La testa ci dice che Smith ha ragione. Ci sono moltissimi elementi che non lasciano tranquilli. I consumi, anche se stanno crescendo a doppia cifra secondo i dati (inaffidabili) delle vendite al dettaglio, rimangono inchiodati a un misero 37 per cento del Pil. Con il ritiro degli incentivi, le vendite di automobili e prodotti di elettronica, salite alle stelle lo scorso anno, potrebbero rimanere al palo.
In assenza di un incremento dell'export (che potrebbe essere rallentato da un apprezzamento del renmimbi o da misure protezionistiche da parte di altri Paesi), rimarrebbero gli investimenti il motore principale dell'economia. Il timore è che questo possa tradursi in una pericolosa sovracapacità. All'estero, questo potrebbe innescare conflitti commerciali, perché la Cina cercherà di scaricare una massa sempre più grande di prodotti a buon mercato su un mondo che solo adesso comincia a riprendersi da una catastrofica indigestione di credito. In patria, l'incessante aggiunta di ponti, porti, aeroporti e acciaierie graverà le banche di prestiti in sofferenza.
La ragione dice che l'economia cinese non può andare avanti così. Ma l'istinto ribatte che invece può, perché per il partito comunista è una necessità. Secondo Wensheng Peng, direttore della ricerca per la Cina di Barclays Capital, i timori sull'eccesso di investimenti e la scarsità dei consumi sono esagerati. Con un'urbanizzazione di appena il 47%, la Cina è più o meno allo stadio di sviluppo che il Giappone raggiunse negli anni 50. Molti riscaldano le case con le bombole a gas, perché non ci sono gasdotti. Una parte della popolazione non ha l'allaccio alla rete fognaria o all'acqua corrente. Tra pochi anni i treni ad alta velocità collegheranno il 70-80% delle grandi città. I guadagni di produttività saranno enormi.
Peng dice che la Cina farebbe bene a costruire finché può. A causa della politica del figlio unico, dal 2015 in poi la popolazione comincerà a invecchiare. I risparmi inizieranno ad assottigliarsi, perché i pensionati li esauriranno. Questo darà una spinta ai consumi.

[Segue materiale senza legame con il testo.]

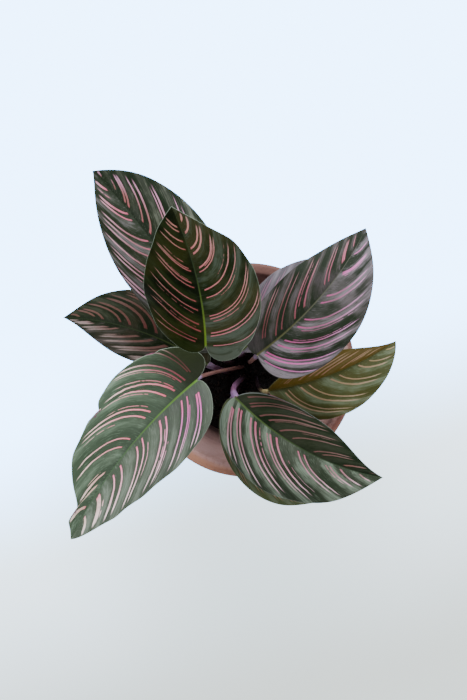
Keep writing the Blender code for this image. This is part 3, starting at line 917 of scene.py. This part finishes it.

In altre parole, gli squilibri interni dovrebbero cominciare a correggersi da soli. Questa è una storia a medio termine. Ma anche sul breve periodo, l'evidenza di un incremento dei prezzi dovrebbe contribuire a placare i timori di una sovracapacità. È difficile conciliare le paure sulla Scilla dell'eccesso di capacità produttiva con quelle sulla Cariddi dell'inflazione. Deve esistere la possibilità che la Cina passi (magari non agevolmente, ma sana e salva) attraverso questi due mostri.